OK, I agree there's some room for it to happen anyway.

Since Larrabee is so new, Intel will first have it in an expensive, high-end product and then gradually lower the level. It'll also take a few generations to catch up to AMD and Nvidia, they're not going to be perfect on the first commercial go.

So it will be a while before we see a competitive desktop Larrabee in a mobile power envelope, and probably another generation after that before we see on-die integration.
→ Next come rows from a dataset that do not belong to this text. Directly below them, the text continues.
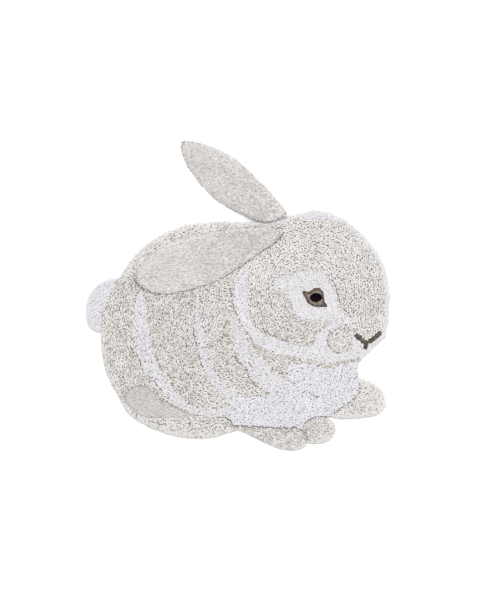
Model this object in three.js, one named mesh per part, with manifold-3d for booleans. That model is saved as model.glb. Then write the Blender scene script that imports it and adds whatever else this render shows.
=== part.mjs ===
// A tufted cotton floor rug for a child's room, in the shape of a sitting rabbit seen from its side.
// X runs from the tail to the nose, Y from the paws to the tips of the ears, Z up from the floor.
// All sizes are in millimetres. The middle of the rug's underside is the origin.
import * as THREE from "three";
import * as BufferGeometryUtils from "three/addons/utils/BufferGeometryUtils.js";
import Module from "manifold-3d";

const wasm = await Module();
wasm.setup();

// Heights of the pile above the floor, from the longest yarn to the shortest.
const CHEST_TOP = 17.2;
const COAT_TOP = 15.6;
const BAND_TOP = 14.4;
const MUZZLE_TOP = 14.2;
const PAW_TOP = 13.6;
const TAIL_TOP = 12.8;
const SMOOTH_TOP = 12.6;
const HAUNCH_PATCH_TOP = 10;

// The uneven tufts: how far they rise and sink, how wide a clump of them is, and the spacing of the points.
const CLUMP_RISE = 0.9;
const CLUMP_WIDTH = 78;
const CLUMP_PITCH = 30;
const BLOCK_SIDE = 1080;
const BLOCK_BELOW = 10;
const clumpWaves = [
  { share: 0.6, sineX: 1, sineY: 0.35, cosineX: -0.2, cosineY: 0.9 },
  { share: 0.4, sineX: 0.85, sineY: 1.7, cosineX: 1.9, cosineY: -0.75 },
];

// The rounded edge of the pile, and the spacing of points along an outline.
const RIM_ROUND = 6;
const OUTLINE_STEP = 16;
const DETAIL_STEP = 8;

// The stitched eye and mouth stand in pockets of the pile.
const POCKET_FLOOR = 7;
const POCKET_GAP = 0.4;
const EYE_POCKET_GAP = 1.1;
const EYE_TOP = 13.8;
const PUPIL_TOP = 14.6;
const PUPIL_HALF = { x: 19.5, y: 14.5 };
const PUPIL_CENTRE = { x: 254.5, y: -10 };
const PUPIL_SIDES = 20;
const MOUTH_TOP = 14.8;
const STITCH_ROUND = 1.5;

// The ears are separate padded pieces, sewn down at the root only.
const EAR_THICKNESS = 10;
const EAR_STEPS_PER_ROW = 2;
const FAR_EAR_TIP = { x: -184, y: 489 };
const FAR_EAR_TURN = -39;
const NEAR_EAR_TIP = { x: -333, y: 58 };
const NEAR_EAR_TURN = 16.5;
const NEAR_EAR_UNDERSIDE = 18.6;

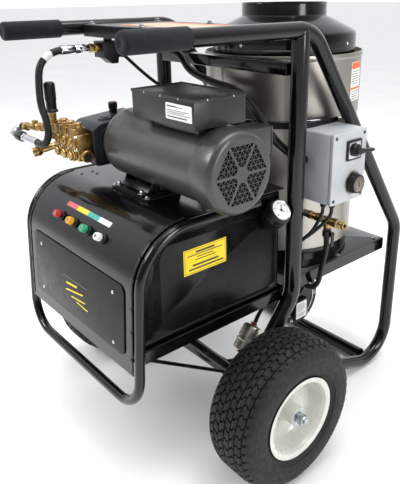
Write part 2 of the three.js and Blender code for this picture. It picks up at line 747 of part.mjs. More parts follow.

They also have to get the Fusion-style memory controller right; that's the magic sauce that will make Llano work. Just wiring them together will get integrated graphics level performance, you need GDDRx-like access speeds in order to make a real GPU work. Another issue is drivers - none of the Intel integrated parts have had good drivers despite years to perfect them and a stationary target. The 965s never worked, G3x and G4x still sucked and Clarkdale has major shortcomings (though bearable). Look at the difference between the open source drivers and the binary drivers on Linux for AMD cards to see how much drivers matter (open is 1/10 to 1/3 of binary performance depending on game).

Charlie D did say, with regards to consoles, that Larrabee was a dead cert provided it hit performance and timeline milestones. A few months later he said it had missed both of those and was now out of the running. So it comes down to how reliable he is as a source on the subject of Intel, and my opinion is still in the 'unproven' range. (With Nvidia news it's now 'credible').